Per questo la Merkel paventa l’indebolimento dell’Europa, cioè del principale mercato dei prodotti tedeschi, ma insiste nel pretendere il "rigore" che devasta mezzo Continente. I suoi timori per l’ "Europa indebolita" sono menzogne di facciata. Lei sa che l’euro e l’austerity assicurano enormi profitti e benefici alle banche e alle industrie tedesche (favorite anche dalle politiche protezionistiche di Berlino). Sa che la Germania troverà nuovi mercati mondiali quando gli europei non riusciranno più a comprare i suoi prodotti. E sa che parteciperà in prima fila alla spartizione delle nostre spoglie.

E sempre per realizzare le strategie delle lobby straniere, di cui è evidentemente al soldo, la classe dirigente italiana degli ultimi 20 anni (da Amato a Prodi, da D’Alema a Berlusconi e Monti) ha lucidamente contribuito alla nostra catastrofe. Ficcandoci nella trappola dell’euro e privatizzando i beni pubblici. Ed applicando il "rigore" voluto dalla Troika. Fino ad oggi. Fino al governo di Enrico Letta: ultimo, grigio e solerte esecutore della nostra condanna. Saldamente avallato dal "grande vecchio" del Quirinale e da tutto il PD. Che va negli USA a dare conto del suo operato direttamente ai padroni: cioè al Council on Foreign Relations. Non un ente pubblico, ma la maggiore organizzazione privata americana di banche e multinazionali.

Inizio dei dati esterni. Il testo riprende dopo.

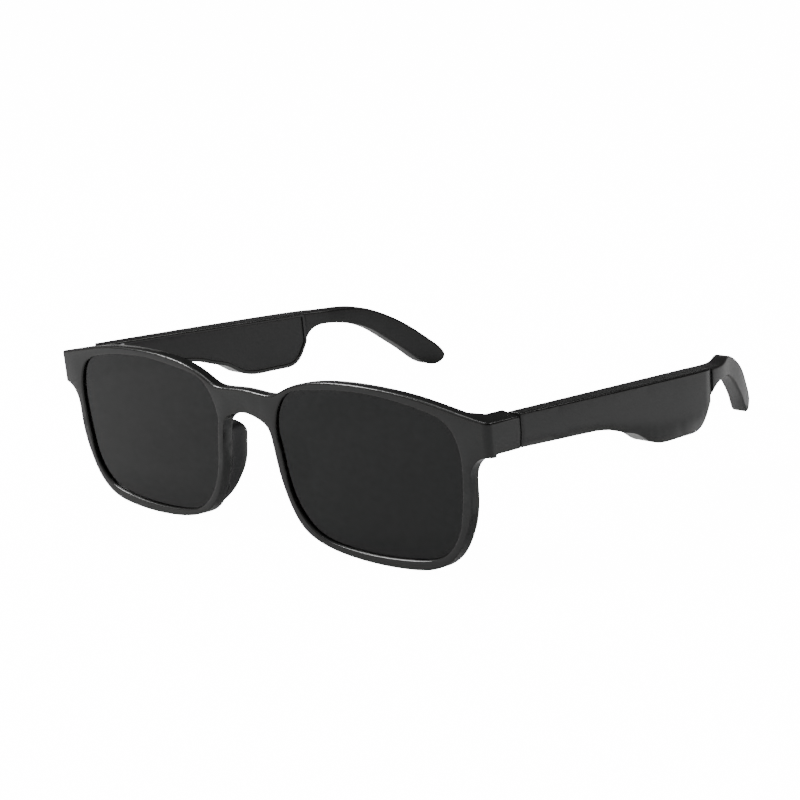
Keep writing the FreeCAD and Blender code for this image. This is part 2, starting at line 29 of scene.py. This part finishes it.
# Small helpers for node trees.
def addNode(tree, kind, **values):
    node = tree.nodes.new(kind)
    for name, value in values.items():
        setattr(node, name, value)
    return node


def setInputs(node, **values):
    for name, value in values.items():
        node.inputs[name].default_value = value
    return node


def newGroup(name, inputs, outputs):
    group = bpy.data.node_groups.new(name, "ShaderNodeTree")
    for label, kind, default in inputs:
        socket = group.interface.new_socket(name=label, in_out="INPUT", socket_type=kind)
        socket.default_value = default
    for label, kind in outputs:
        group.interface.new_socket(name=label, in_out="OUTPUT", socket_type=kind)
    return group, group.nodes.new("NodeGroupInput"), group.nodes.new("NodeGroupOutput")


def scaledNoise(tree, place, scale, detail=3.0, stretch=(1, 1, 1)):
    mapping = setInputs(addNode(tree, "ShaderNodeMapping"), Scale=stretch)
    noise = setInputs(addNode(tree, "ShaderNodeTexNoise"), Scale=scale, Detail=detail)
    tree.links.new(place.outputs["Object"], mapping.inputs["Vector"])
    tree.links.new(mapping.outputs["Vector"], noise.inputs["Vector"])
    return noise


def spreadValue(tree, source, low, high, start=0.0, end=1.0):
    spread = setInputs(addNode(tree, "ShaderNodeMapRange"), **{
        "From Min": start, "From Max": end, "To Min": low, "To Max": high})
    tree.links.new(source, spread.inputs["Value"])
    return spread.outputs["Result"]


grainPattern = {"cloudScale": 55.0, "cloudDetail": 4.0, "pebbleDetail": 3.0, "pebbleRoughness": 0.6}


# Fine moulded texture: cloudy colour, uneven gloss and a pebbled height.
def makeMouldGrain():
    group, start, end = newGroup("mouldGrain", [
        ("Base", "NodeSocketColor", (0.03, 0.03, 0.03, 1)),
        ("Light", "NodeSocketColor", (0.05, 0.05, 0.05, 1)),
        ("Roughness", "NodeSocketFloat", 0.45),
        ("Unevenness", "NodeSocketFloat", 0.08),
        ("Scale", "NodeSocketFloat", 2600.0)], [
        ("Color", "NodeSocketColor"), ("Roughness", "NodeSocketFloat"), ("Height", "NodeSocketFloat")])
    link = group.links.new
    place = addNode(group, "ShaderNodeTexCoord")
    pebble = setInputs(addNode(group, "ShaderNodeTexNoise"), Detail=grainPattern["pebbleDetail"],
                       Roughness=grainPattern["pebbleRoughness"])
    cloud = scaledNoise(group, place, grainPattern["cloudScale"], detail=grainPattern["cloudDetail"])
    mix = addNode(group, "ShaderNodeMix", data_type="RGBA")
    centre = addNode(group, "ShaderNodeMath", operation="SUBTRACT")
    centre.inputs[1].default_value = 0.5  # the middle of the noise, so that gloss varies both ways
    spread = addNode(group, "ShaderNodeMath", operation="MULTIPLY_ADD")
    link(place.outputs["Object"], pebble.inputs["Vector"])
    link(start.outputs["Scale"], pebble.inputs["Scale"])
    link(cloud.outputs["Fac"], mix.inputs["Factor"])
    link(start.outputs["Base"], mix.inputs["A"])
    link(start.outputs["Light"], mix.inputs["B"])
    link(cloud.outputs["Fac"], centre.inputs[0])
    link(centre.outputs[0], spread.inputs[0])
    link(start.outputs["Unevenness"], spread.inputs[1])
    link(start.outputs["Roughness"], spread.inputs[2])
    link(mix.outputs["Result"], end.inputs["Color"])
    link(spread.outputs[0], end.inputs["Roughness"])
    link(pebble.outputs["Fac"], end.inputs["Height"])
    return group


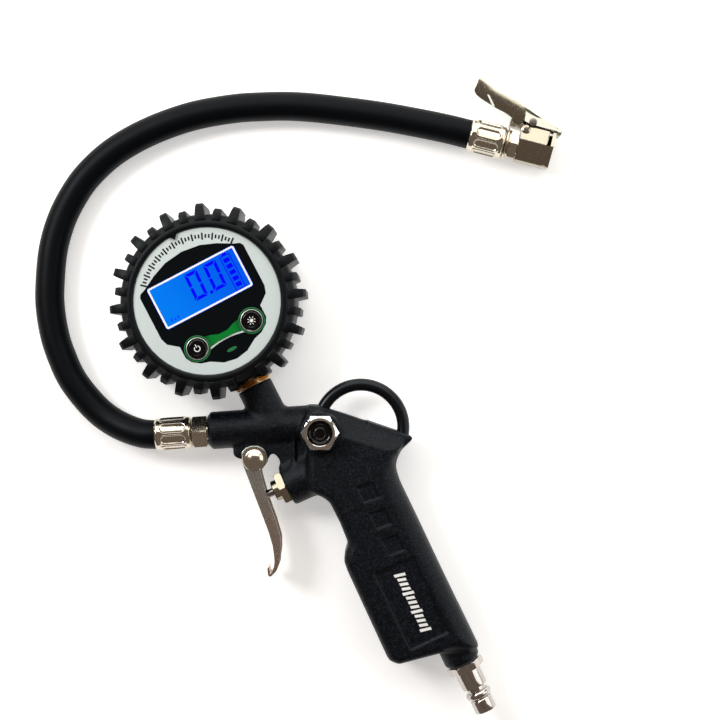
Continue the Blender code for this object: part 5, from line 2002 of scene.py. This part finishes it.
@dataclass
class Chuck:
    """Clip-on chuck at the hose's end."""

    at: Place = (110.1, 72.6, 8.4)
    tilt: float = -14.3
    pivot: Spot = (24.9, 11.0)

    def where(self) -> Matrix:
        """Returns the chuck's frame: x along it, y to its lever side."""
        return Matrix.Translation(Vector(self.at)) @ Matrix.Rotation(
            math.radians(self.tilt), 4, "Z")

    def axis(self) -> Place:
        """Returns the direction that it points in."""
        return tuple(self.where().to_3x3() @ Vector((1.0, 0.0, 0.0)))

    def neck(self) -> bpy.types.Object:
        """Returns the ringed neck with its nut."""
        where = stand(self.at, self.axis(), 90.0)
        stock = Stock().hexagon(11.3, 17.4, 20.8, 3.6, where, 0.3)
        stock.turned([
            (1.7, 25.2), (3.9, 25.2), (3.9, 21.0), (4.6, 20.7), (4.6, 17.6), (5.7, 17.4),
            (6.15, 17.2), (6.15, 16.85), (5.75, 16.6), (6.3, 16.5), (6.75, 16.2), (6.75, 15.8),
            (6.4, 15.55), (2.9, 15.5), (3.05, 12.0), (2.75, 11.6), (3.05, 8.0), (2.75, 7.6),
            (3.05, 4.0), (1.7, 2.0),
        ], where, 96, loop=True)
        return stock.piece("chuck_collar", "gun", NICKEL, "chuck_neck", sharp=24.0)

    def body(self) -> bpy.types.Object:
        """Returns the faceted body with its claw slot and hinge ear."""
        frame_here = self.where()
        section = [
            (9.3, -4.4), (9.3, 4.4), (8.6, 5.2), (2.4, 6.6), (-5.8, 4.2), (-6.4, 3.4),
            (-6.4, -3.4), (-5.8, -4.2), (2.4, -6.6), (8.6, -5.2),
        ]
        lift = frame_here @ Matrix(((0, 0, 1, 0), (1, 0, 0, 0), (0, 1, 0, 0), (0, 0, 0, 1)))
        bore = arc((0.0, 0.0), 4.2, 0.0, 354.0, 60)
        stock = Stock().plate([softened(section, 0.5, 3), bore], 21.1, 32.65, lift)
        near = [spot for spot in section if spot[0] < 2.0 and spot[1] > 0.0]
        far = [spot for spot in section if spot[0] < 2.0 and spot[1] < 0.0]
        waist = arc((0.0, 0.0), 4.2, -53.1, -306.9, 40)
        stock.plate(
            [[(2.52, 6.5), *near, *far, (2.52, -6.5), (2.52, -3.36), *waist, (2.52, 3.36)]],
            32.6, 34.55, lift,
        )
        stock.plate([softened(section, 0.5, 3), bore], 34.5, 35.8, lift)
        ear = [(22.0, 8.0), (22.6, 11.0), *arc(self.pivot, 2.3, 180.0, 0.0, 13), (28.4, 8.0)]
        lug = [(15.6, 7.4), (15.6, 10.6), (20.4, 10.6), (21.6, 9.2), (22.4, 8.4), (22.4, 7.4)]
        stock.plate([ear], -2.6, 2.6, frame_here)
        stock.plate([lug], -2.6, 2.6, frame_here)
        stock.turned(
            [(0.0, 6.3), (1.2, 6.25), (1.9, 5.9), (2.1, 5.4), (2.1, 4.0), (0.0, 4.0)],
            frame_here @ Matrix.Translation((22.7, 7.0, 0.0)), 40,
        )
        # A black plate at the bottom of the claw slot: painted shade for the slot's dark depth.
        floor = [(32.6, 2.6), (34.55, 2.6), (34.55, 8.7), (32.6, 8.7)]
        Stock().plate([floor], -5.6, -3.5, frame_here).piece(
            "claw_slot", "gun", PRINT_AND_SHADE_BLACK, slot="chuck_body")
        return stock.piece("chuck_shell", "gun", BODY_NICKEL, "chuck_body", sharp=24.0)

    def lever(self) -> bpy.types.Object:
        """Returns the bent sheet lever with its claw."""
        frame_here = self.where()
        deep = [
            (-2.0, 23.9), (0.2, 22.9), (5.2, 20.7), (10.0, 19.4), (14.7, 18.2), (18.6, 16.9),
            (20.6, 15.6), (21.4, 12.4), (20.9, 10.6), (19.6, 8.9), (17.6, 9.4), (15.4, 11.0),
            (12.6, 12.1), (8.5, 13.0), (4.6, 14.2), (0.8, 15.4), (-1.7, 16.6), (-3.0, 18.2),
        ]
        rear = [
            (-1.0, 23.4), (5.2, 20.7), (10.0, 19.4), (14.7, 18.4), (20.0, 17.3), (21.0, 14.6),
            (21.4, 11.5), (18.2, 13.2), (15.0, 14.4), (11.2, 15.4), (8.9, 16.0), (5.4, 17.8),
            (-0.6, 20.4),
        ]
        fore = [
            (19.8, 17.6), (23.7, 15.6), (28.9, 13.7), (33.8, 11.9), (38.2, 10.3), (37.6, 8.2),
            (36.3, 8.8), (36.1, 9.7), (30.6, 9.7), (23.9, 9.9), (21.2, 10.7), (20.8, 14.4),
        ]
        strap = [
            (-1.0, 24.2), (5.2, 20.9), (10.0, 19.6), (14.7, 18.6), (19.8, 17.6), (23.7, 15.6),
            (28.9, 13.7), (33.8, 11.9), (38.2, 10.3), (37.6, 8.2), (36.3, 8.8), (36.1, 9.7),
            (32.0, 11.2), (28.5, 12.6), (23.3, 14.5), (19.4, 16.4), (14.5, 17.4), (9.8, 18.4),
            (5.0, 19.7), (-1.2, 22.9),
        ]
        stock = Stock()
        stock.plate([softened(rear, 0.6, 3)], -5.0, -3.9, frame_here)
        for sign in (1.0, -1.0):
            self.sloped(stock, softened(fore, 0.5, 3), sign, frame_here)
        stock.plate([strap], -3.6, 3.6, frame_here)
        tooth = [(32.75, 11.8), (33.3, 11.6), (33.15, 4.0), (33.0, 3.3), (32.75, 3.9)]
        stock.plate([tooth], -3.2, 3.2, frame_here)
        stock.soften(0.14, 2, 40.0)
        clip = stock.piece("chuck_clip", "chuck_lever", LEVER_NICKEL, "chuck_lever", sharp=40.0)
        lean = frame_here @ Matrix.Translation((0.0, 23.0, 0.0)) @ Matrix(
            ((1, 0, 0, 0), (0, 1, 0, 0), (0, 0.11, 1, 0), (0, 0, 0, 1))
        ) @ Matrix.Translation((0.0, -23.0, 0.0))
        thumb = Stock().plate([softened(deep, 0.7, 4)], 4.0, 5.0, lean)
        thumb.soften(0.2, 2, 40.0)
        thumb.piece("clip_thumb", "chuck_lever", THUMB_STEEL, slot="chuck_lever", sharp=40.0)
        # A thin white strip along the thumb's ridge: a painted highlight on its edge.
        ridge = [(3.0, 17.7), (3.9, 17.7), (7.4, 13.7), (6.5, 13.2)]
        tab = Stock().plate([ridge], 4.9, 5.3, lean).soften(0.12, 2, 40.0)
        tab.piece("thumb_ridge_highlight", "chuck_lever", LABEL_AND_HIGHLIGHT_WHITE, slot="chuck_lever", sharp=40.0)
        return clip

    def sloped(self, stock: Stock, outline: Sequence[Spot], sign: float, where: Matrix) -> None:
        """Adds one cheek that leans in towards the lever's back.

        Args:
            stock: The lever.
            outline: The cheek's outline.
            sign: 1 for the near cheek and -1 for the far one.
            where: The chuck's frame.
        """
        faces = tessellate_polygon([[Vector((x, y, 0.0)) for x, y in outline]])
        layers = []
        for base in (4.0, 5.0):
            layers.append([
                stock.work.verts.new(
                    where @ Vector((x, y, sign * (base - 0.36 * max(0.0, y - 9.7)))))
                for x, y in outline
            ])
        for a, b, c in faces:
            stock.work.faces.new((layers[0][a], layers[0][b], layers[0][c]))
            stock.work.faces.new((layers[1][a], layers[1][b], layers[1][c]))
        for j in range(len(outline)):
            k = (j + 1) % len(outline)
            stock.work.faces.new((layers[0][j], layers[0][k], layers[1][k], layers[1][j]))

    def build(self) -> list[bpy.types.Object]:
        """Returns the pieces that hang on the hose's end."""
        ferrule = CrimpedFerrule(
            "chuck_ferrule", "front_ferrule", self.at, self.axis(), roll=78.0).build()
        spot = self.where() @ Vector((*self.pivot, 0.0))
        pin = Stock().turned([
            (0.0, 5.9), (1.2, 5.85), (1.55, 5.6), (1.7, 5.35), (1.7, 5.15), (1.0, 5.1),
            (1.0, -5.1), (1.7, -5.15), (1.7, -5.35), (1.4, -5.8), (0.0, -5.9),
        ], stand(spot, UP), 48).piece("clip_pin", "gun", DARK_STEEL, "lever_pin")
        kept = [dress_node(node, finish) for node, finish in (
            ("chuck_seal", SEAL_RUBBER), ("core_pin", BRASS), ("lever_spring", STEEL),
        )]
        return [ferrule, self.neck(), self.body(), self.lever(), pin, *kept]


def main() -> None:
    """Builds the studio and every sub-assembly in order."""
    logging.basicConfig(level=logging.INFO, format="%(message)s")
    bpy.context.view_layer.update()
    studio = Studio()
    studio.camera()
    hose = AirHose()
    tube = hose.build()
    ends = Chuck().build()
    round(hose.length(), 3)
    studio.table()
    studio.light()
    CastGun().build()
    HangingLoop().build()
    HoseFitting().build()
    InletPlug().build()
    TriggerValve().build()
    SidePort().build()
    StampedTrigger().build()
    Gauge().build()
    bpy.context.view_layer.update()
    LOG.info("the hose is %.3f m long", hose.length())


if __name__ == "__main__":
    main()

Eppure, come spiegano tanti analisti – economisti, imprenditori, sindacalisti – l’Italia potrebbe ancora salvarsi: uscendo immediatamente dall’euro, ripristinando la moneta nazionale (che favorirebbe la ripresa delle esportazioni, quindi della produzione e dell’occupazione), rinegoziando i patti-capestro siglati con la Troika e abbandonando ogni politica di austerity per iniziare, al contrario, grandi investimenti statali che rimettano in moto l’economia. Insomma: dovrebbe andare nella direzione opposta a quella cui ci stanno portando.

Ma chi e come dovrebbe fare le uniche cose che ci possono salvare? Come intaccare il sistema di omertà e collusione che conduce alla rovina il nostro Paese? Vengano dalla "società civile", se ancora esiste, le possibili proposte. Per ora passo e chiudo. Sperando di avere alimentato il dibattito in merito.